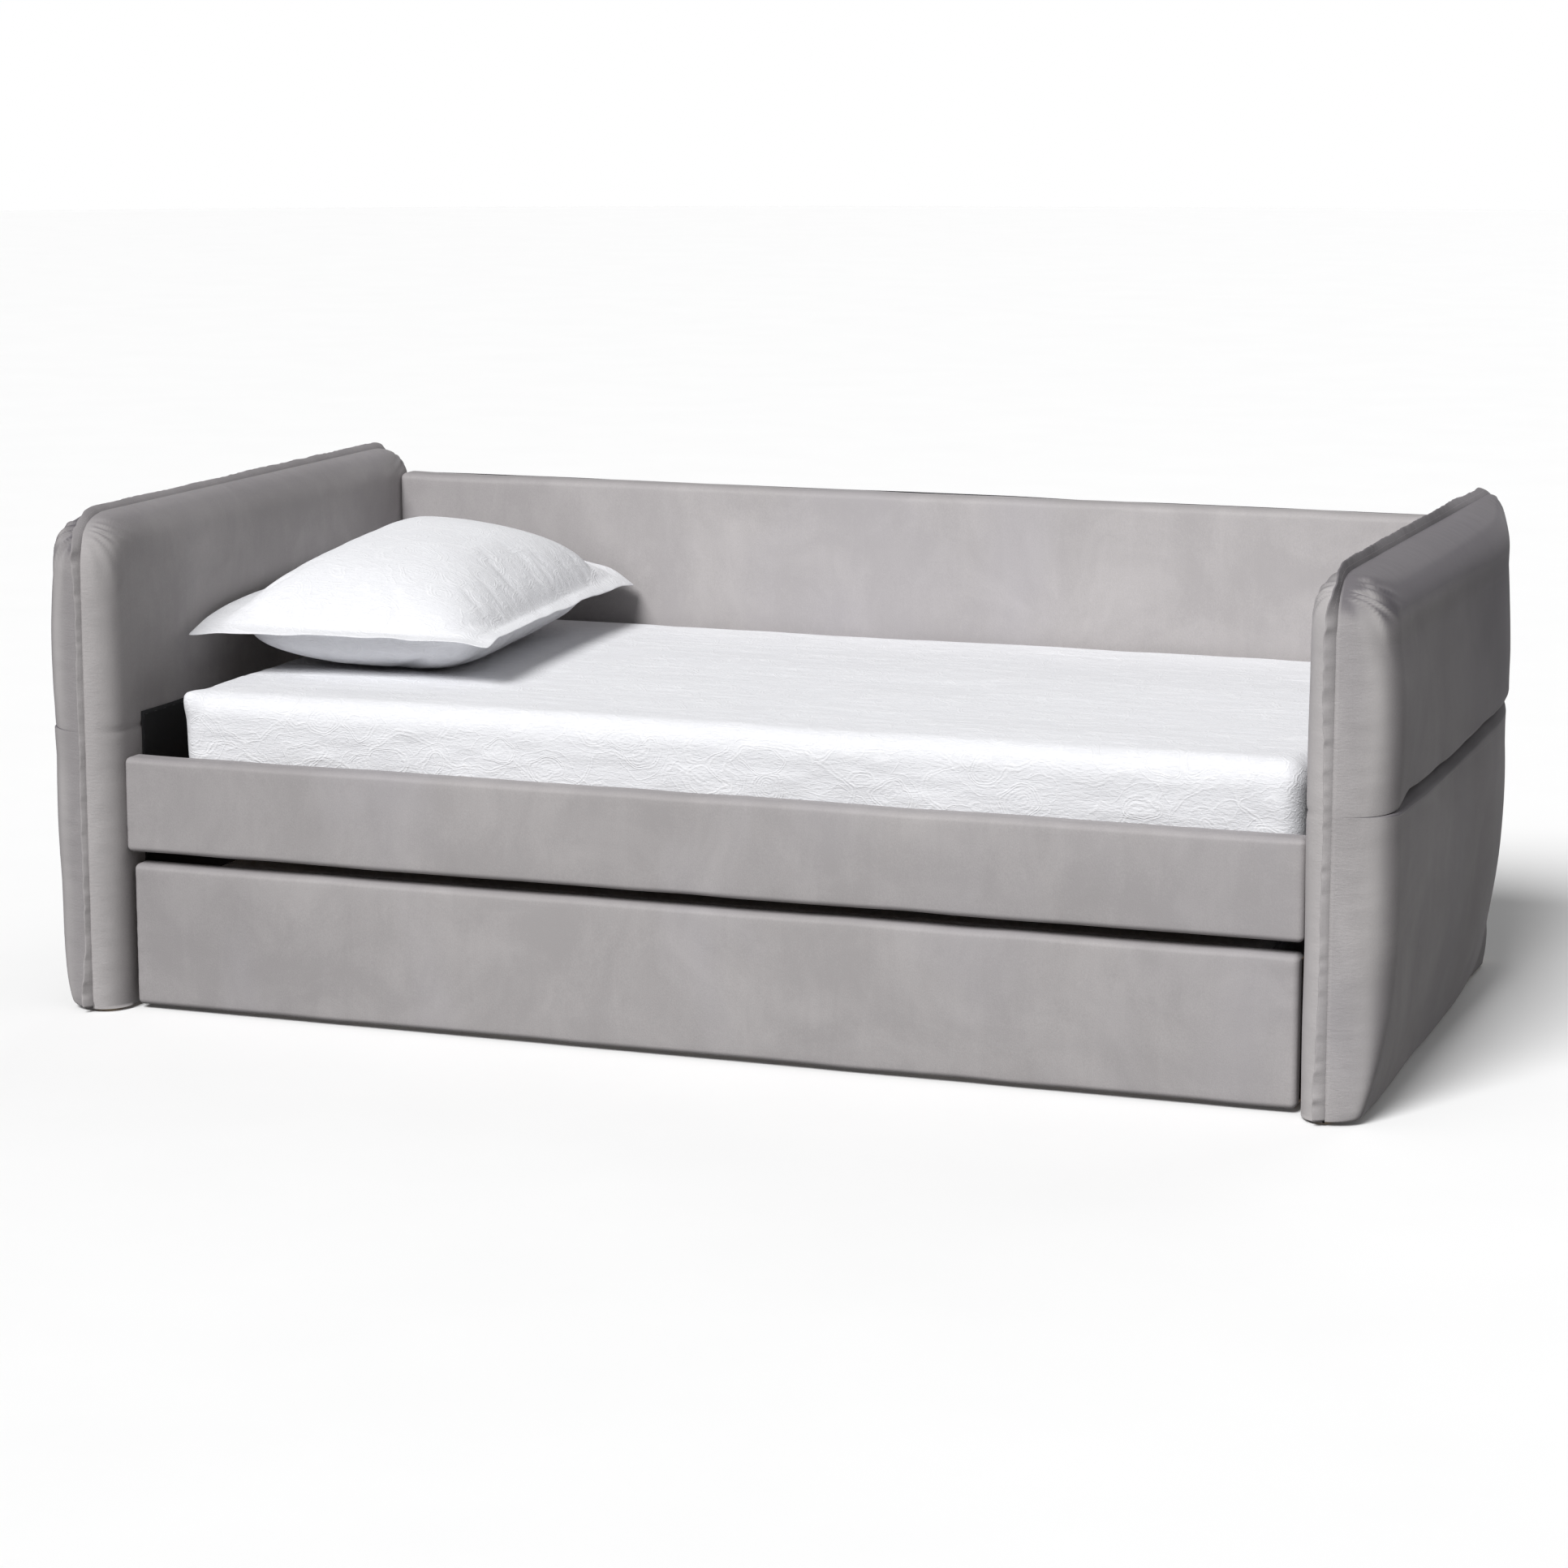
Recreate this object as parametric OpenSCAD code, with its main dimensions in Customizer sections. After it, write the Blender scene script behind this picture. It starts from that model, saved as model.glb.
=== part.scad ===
// Upholstered daybed with a pull-out trundle on fixed casters.
// Millimetres. X runs along the bed, -Y is the front, +Z is up.
// The origin is on the floor, in the middle of the bed's plan.

/* [Bed] */
// Clear length between the two upholstered sides
inner_l = 1970; // [1970:5:2050]
// Front-to-back depth of each side panel, without its seam flange
side_d = 1176; // [1176:4:1240]
// Height of each side panel, without its seam flange
side_h = 820; // [800:5:880]
// Radius of a side panel's top corners, seen from the side
side_r = 70; // [50:5:110]
// How far the seam flange stands proud of the side panel
flange_h = 18; // [10:1:24]
// Height of the crease between the two outer pads
crease_z = 466; // [440:2:500]

/* [Rails] */
// How far the front rail sits behind the front edge of the sides
rail_inset = 38; // [20:1:60]
// Thickness of the padded front rail
rail_t = 46; // [40:1:50]
// Lower edge of the front rail
rail_z = 265; // [262:1:270]
// Height of the front rail
rail_h = 157; // [150:1:165]
// Front face of the back panel, measured from the rail's front face
back_y = 1058; // [1050:1:1070]
// Thickness of the upholstered back panel
back_t = 55; // [48:1:60]
// Upper edge of the back panel
back_top = 776; // [740:2:800]

/* [Mattress] */
// Length of the bed's mattress
mattress_l = 1880; // [1850:5:1895]
// Thickness of the bed's mattress
mattress_h = 190; // [150:5:200]
// Length of the trundle's mattress
trundle_mattress_l = 1780; // [1700:10:1790]
// Thickness of the trundle's mattress
trundle_mattress_h = 138; // [100:2:140]
// Number of slats in the bed, and in the trundle
slat_count = 12; // [12]

/* [Trundle] */
// Gap between the trundle front and each side panel
trundle_gap = 8; // [6:1:12]
// How far the trundle front sits behind the rail's front face
trundle_inset = 9; // [6:1:12]
// Clearance between the trundle front and the floor
trundle_z = 7; // [5:1:12]
// Height of the trundle front
trundle_h = 237; // [230:1:240]
// Radius of a caster wheel
wheel_r = 25; // [20:1:26]

/* [Hidden] */
$fn = 48;
hull_fn = 32;
slat_names = [for (i = [1:slat_count]) str("bed_slat_", i < 10 ? "0" : "", i)];

// Colours
velvet = [0.68, 0.66, 0.66];
linen_white = [0.93, 0.94, 0.96];
lining_black = [0.07, 0.07, 0.07];
board_wood = [0.72, 0.58, 0.42];
slat_wood = [0.82, 0.70, 0.52];
zinc = [0.66, 0.67, 0.70];
plastic_black = [0.12, 0.12, 0.13];
tape_grey = [0.35, 0.35, 0.36];

// Side panel layers, measured outwards from the clear length's end
pad_t = 20;
core_t = 30;
core_inset = 15;
flange_t = 4;
lining_t = 2;
glide_h = 5;
glide_r = 14;
core_end = pad_t + core_t;
flange_start = core_end - flange_t;
top_z = side_h - side_r;
half_d = side_d / 2;
half_l = inner_l / 2;

// Outer pads: their depth outwards at the floor and at the fullest place
foot_out = 88;
belly_out = 140;
crown_out = 134;

// Planes of the rails and the back, front to back
rail_front = -half_d + rail_inset;
rail_back = rail_front + rail_t;
back_front = rail_front + back_y;
back_rear = back_front + back_t;
back_low = 100;
rail_board_t = 24;
cover_edge = 8;
edge_r = 8;

// Slat bed
cleat_w = 30;
cleat_h = 40;
cleat_z = 280;
slat_w = 70;
slat_t = 15;
slat_pitch = 160;
slat_end_gap = 4;
slat_top = cleat_z + cleat_h + slat_t;
tape_w = 25;
tape_t = 1;
tape_y = 250;
cleat_l = 2 * (half_l - 70);

// Steel brackets and bolts
plate_t = 3;
bracket_leg = 60;
bracket_h = 100;
front_bracket_z = 300;
back_bracket_z = 225;
bolt_r = 4;
bolt_hole_r = 4.1;
bolt_head_r = 7;
bolt_head_h = 4;
bolt_offset = 38;
bolt_rise = [25, 75];
rail_bolt_l = 22;
back_bolt_l = 42;
side_bolt_l = 45;
lined_x = half_l - lining_t;
beam_w = 40;
beam_plate_w = 84;
beam_bolt_y = 32;

// Trundle tray
tray_half = half_l - 30;
tray_t = 18;
tray_z = 62;
tray_h = 78;
front_t = 44;
front_board_t = 22;
front_y = rail_front + trundle_inset;
tray_front = front_y + front_t;
tray_back = back_front - 38;
tray_inner = tray_half - tray_t;
block_w = 60;
block_h = 26;
tray_slat_t = 12;
tray_slat_pitch = 150;
tray_slat_top = tray_z + block_h + tray_slat_t;

// Casters
caster_x = tray_inner - block_w / 2;
caster_front_y = tray_front + block_w / 2;
caster_back_y = tray_back - tray_t - block_w / 2;
axle_r = 4;
axle_clear = 0.05;
wheel_w = 20;
hub_r = 10;
hub_w = 25;
fork_gap = 26;
fork_t = 2.5;
fork_w = 28;
fork_low = 12;

// A side's pieces are drawn outwards along +X; the left side is mirrored
module place_side(s) {
    translate([s * half_l, 0, 0])
        mirror([s < 0 ? 1 : 0, 0, 0]) children();
}

// Stands a front-to-back outline up and gives it a thickness along X
module upright(x, t) {
    translate([x, 0, 0]) rotate([90, 0, 90]) linear_extrude(t) children();
}

// Outline of a side panel, grown or shrunk by a margin on its front, top and rear
module side_outline(margin) {
    half = half_d + margin;
    r = side_r + margin;
    translate([-half, glide_h]) square([2 * half, top_z - glide_h]);
    translate([-half + r, top_z - 1]) square([2 * (half - r), r + 1]);
    for (s = [-1, 1]) translate([s * (half - r), top_z]) circle(r);
}

// One thin upright slice of an outer pad, with its own corner radii
module pad_slice(x, half, low, high, r_low, r_high) {
    upright(x, 1) hull() {
        for (s = [-1, 1]) {
            translate([s * (half - r_low), low + r_low]) circle(r_low, $fn = hull_fn);
            translate([s * (half - r_high), high - r_high]) circle(r_high, $fn = hull_fn);
        }
    }
}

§

§ **Direction**: Gather each line from the listing above that holds "behind".

§ **Answer to the exercise**:
Recreate this object as parametric OpenSCAD code, with its main dimensions in Customizer sections. After it, write the Blender scene script behind this picture. It starts from that model, saved as model.glb.
// How far the front rail sits behind the front edge of the sides
// How far the trundle front sits behind the rail's front face